I have designedly avoided entering into any particular discussion of the Evidences for the truth of the Christian Religion, as upon that point I wish to refer the reader to the
able and excellent work of Dr. Paley. At the same time it may be observed, that whatever proves the Authenticity and Inspiration of the Scriptures, does in fact confirm the divine Origin of our Religion. And at the end of the second part, 1 have concisely enumerated the various proofs by which the truth of Christianity is established.
As utility is my only object in this Work, I have not serupled to borrow from other authors whatever suited my purpose; and every obligation of this sort I have been careful to acknowledge.
It is hoped that young Students in Divinity will remember, that these Volumes are designed not only to give a general view of the subjects with which it is absolutely necessary that every Minister of the Church of England should be acquainted, but also by laying a foundation, to give a taste for Theological Pursuits. One of the great advantages of an established ministry is, that it affords leisure for study; and I desire to remind the Clergy, that at the time of their Ordination they solemnly promise to be “ diligent in reading of the Holy Scriptures, and in such studies as help to the knowledge of the same.” Without such diligence they cannot support the dignity of the clerical character,“ be ready to give an answer to every one that asketh them a reason of the hope that is in them,” or be qualified to maintain true religion, and to banish and drive away all erroneous and strange doctrines contrary to God's Word.” There never was a period when professional learning was more requisite in the Clergy than at present, or when they were more loudly called upon to inculcate and enforce the genuine doctrines and duties of the Gospel.
I shall subjoin a List of Books, which every Clergyman ought to possess; and it is greatly to be wished, that the purchase of them should be considered as a necessary part of the expences of the education of a person designed for our holy profession. It will be remembered that I am not describing the Library of a learned Divine, but of a respectable and useful Parish Priest.

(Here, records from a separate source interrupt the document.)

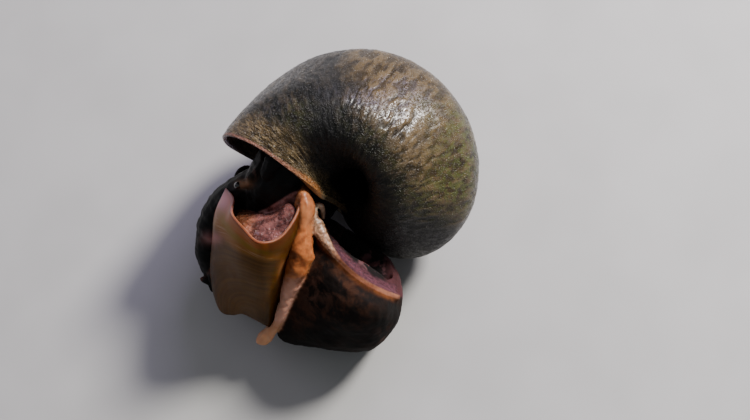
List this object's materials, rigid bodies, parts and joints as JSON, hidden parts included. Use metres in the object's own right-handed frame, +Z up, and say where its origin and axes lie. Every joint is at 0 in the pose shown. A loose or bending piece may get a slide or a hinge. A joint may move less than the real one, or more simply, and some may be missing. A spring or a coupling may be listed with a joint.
{
  "type": "apple snail",
  "caption": "Still life-size apple snail lying on its spire, seen from the umbilicus, its foot half folded out of the aperture and its horny operculum bent to a trough.",
  "frame": {"origin": "centre of the bounding box in X and Y, on the floor that the shell's spire side and the foot rest on", "axes": "+Z up from the floor; -Y towards the side that the picture's eye stands over; +X to that eye's right before its roll"},
  "size_m": [0.0914, 0.0846, 0.0579],
  "materials": {
    "shell": "wet horny skin over lime, dark olive brown with algae",
    "operculum": "wet horn, dark brown with an amber edge",
    "flesh": "wet skin, brown black with rust mottling and tan edges",
    "eye": "wet and black"
  },
  "bodies": {
    "root": {"eye_left": "eye", "eye_right": "eye", "eye_stalk_left": "flesh", "eye_stalk_right": "flesh", "foot_fore": "flesh", "foot_rear": "flesh", "foot_stalk": "flesh", "head": "flesh", "lip_left": "flesh", "lip_right": "flesh", "mantle_edge": "flesh", "neck": "flesh", "nuchal_lobe": "flesh", "opercular_lobe": "flesh", "operculum": "operculum", "palp_left": "flesh", "palp_right": "flesh", "shell": "shell", "siphon": "flesh", "sole_margin": "flesh", "tentacle_left": "flesh", "tentacle_right": "flesh"}
  },
  "joints": []
}
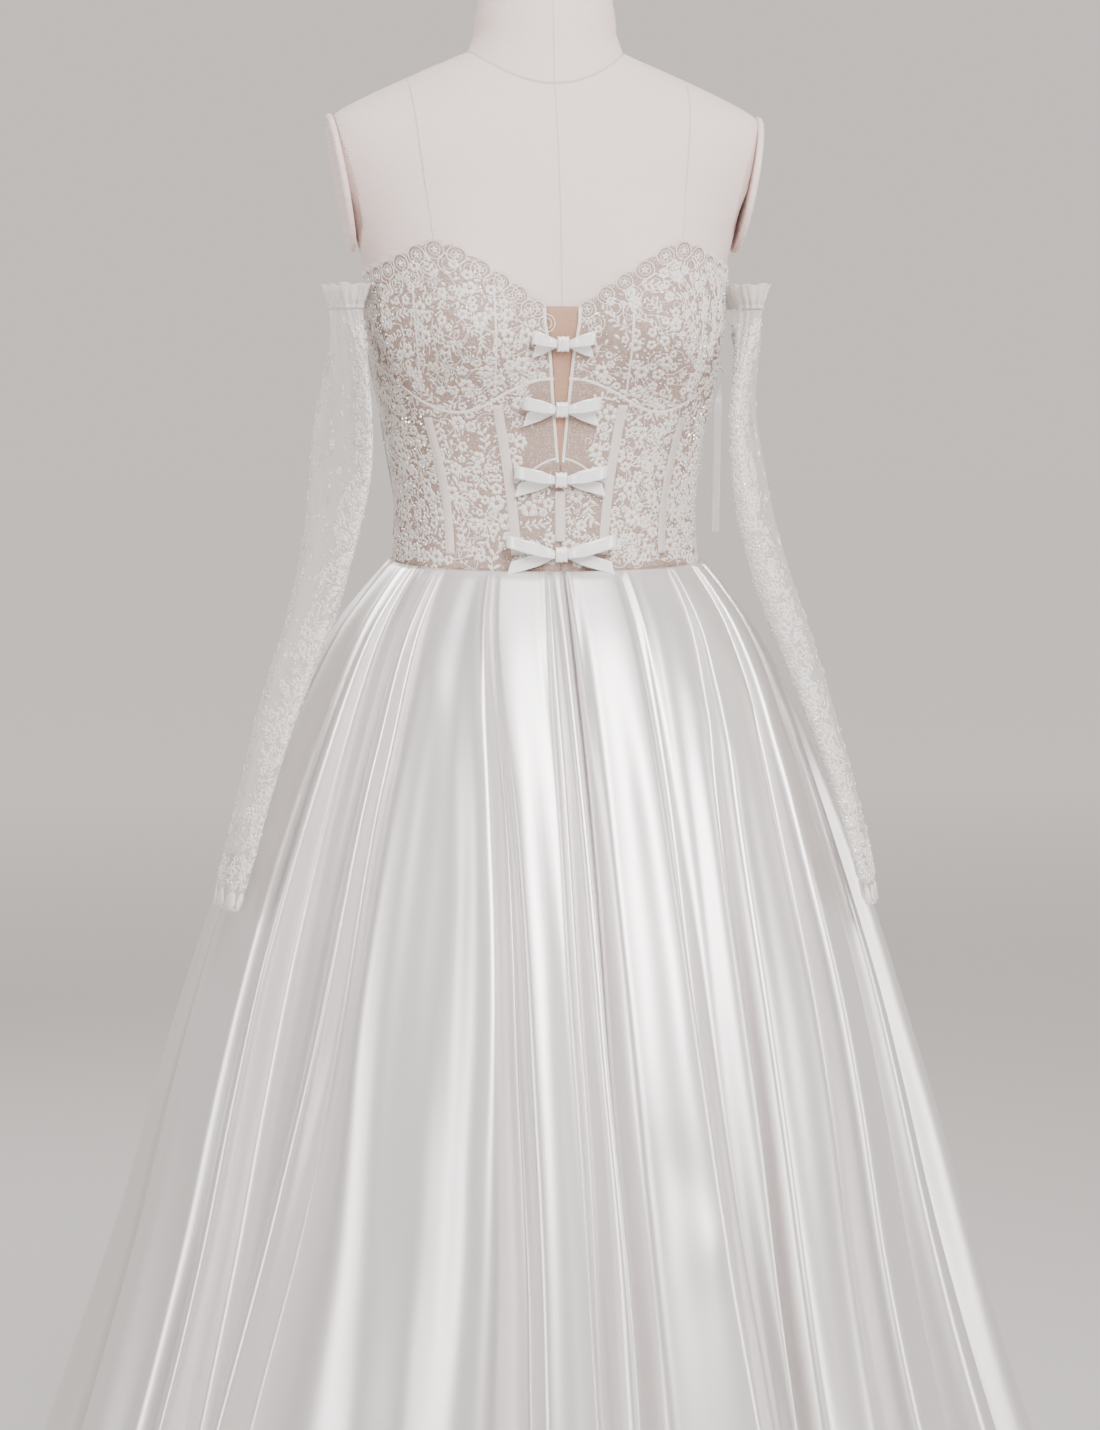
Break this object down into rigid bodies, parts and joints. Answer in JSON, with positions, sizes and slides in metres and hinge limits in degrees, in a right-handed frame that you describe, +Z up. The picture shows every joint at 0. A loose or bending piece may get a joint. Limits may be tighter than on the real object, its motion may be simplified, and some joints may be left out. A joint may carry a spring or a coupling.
{
  "type": "wedding dress on a dress form",
  "caption": "Strapless lace and satin wedding dress with a boned bodice, ribbon bows, loose lace sleeves and a pleated full skirt, on a limbless linen dress form with a round stand",
  "frame": {"origin": "middle of the underside of the round stand, on the floor", "axes": "+Z up, -Y the front of the dress, +X the right side as seen from the front"},
  "size_m": [1.0708, 1.0403, 1.5533],
  "materials": {
    "linen": "plain woven linen cover, matte",
    "painted_wood": "painted, eggshell",
    "steel": "brushed",
    "lace": "corded floral lace on fine net over blush mesh",
    "nude_mesh": "fine plain mesh",
    "ribbon_satin": "satin ribbon, soft sheen",
    "duchess_satin": "heavy satin with a broad soft sheen"
  },
  "bodies": {
    "root": {"back_button_1": "ribbon_satin", "back_button_2": "ribbon_satin", "back_button_3": "ribbon_satin", "back_button_4": "ribbon_satin", "back_button_5": "ribbon_satin", "back_button_6": "ribbon_satin", "back_button_7": "ribbon_satin", "bodice_back_left": "lace", "bodice_back_right": "lace", "bodice_center_left": "lace", "bodice_center_right": "lace", "bodice_cup_left": "lace", "bodice_cup_right": "lace", "bodice_front_left": "lace", "bodice_front_right": "lace", "bodice_insert": "nude_mesh", "bodice_side_back_left": "lace", "bodice_side_back_right": "lace", "bodice_side_left": "lace", "bodice_side_right": "lace", "bow_1_knot": "ribbon_satin", "bow_1_loops": "ribbon_satin", "bow_1_tails": "ribbon_satin", "bow_2_knot": "ribbon_satin", "bow_2_loops": "ribbon_satin", "bow_2_tails": "ribbon_satin", "bow_3_knot": "ribbon_satin", "bow_3_loops": "ribbon_satin", "bow_3_tails": "ribbon_satin", "bow_4_knot": "ribbon_satin", "bow_4_loops": "ribbon_satin", "bow_4_tails": "ribbon_satin", "channel_back_left": "ribbon_satin", "channel_back_right": "ribbon_satin", "channel_center": "ribbon_satin", "channel_princess_left": "ribbon_satin", "channel_princess_right": "ribbon_satin", "channel_side_left": "ribbon_satin", "channel_side_right": "ribbon_satin", "form_arm_plate_left": "linen", "form_arm_plate_right": "linen", "form_base": "steel", "form_neck_cap": "painted_wood", "form_pole": "steel", "form_torso": "linen", "ribbon_left": "ribbon_satin", "ribbon_right": "ribbon_satin", "skirt_back_left": "duchess_satin", "skirt_back_right": "duchess_satin", "skirt_front_left": "duchess_satin", "skirt_front_right": "duchess_satin", "skirt_side_left": "duchess_satin", "skirt_side_right": "duchess_satin", "sleeve_band_left": "lace", "sleeve_band_right": "lace", "sleeve_left": "lace", "sleeve_right": "lace"}
  },
  "joints": []
}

I shall divide these books into Four classes; the first, containing such as relate to the Exposition of the Old and New Testaments; the second, such as serve to establish the Divine Authority of the Scriptures; the third, such as explain the Doctrines and Discipline of the Church of EngJand, and the Duties of its Ministers; and the fourth, Miscellaenous, including Sermons and Ecclesiastical History.
CLASS THE FIRST.
THE FAMILY Bible, published under the direction of the
Society for Promoting Christian Knowledge, 4to. Bible, with marginal references, 8vo. Book of Common Prayer, by Mant, 4to. Butterworth's Concordance, 8vo. Patrick, Lowth, and Whitby, on the Old and New Testa
ment, 6 vols. folio, or 7 vols. 4to. Doddridge's Family Expositor, 6 vols. 8vo.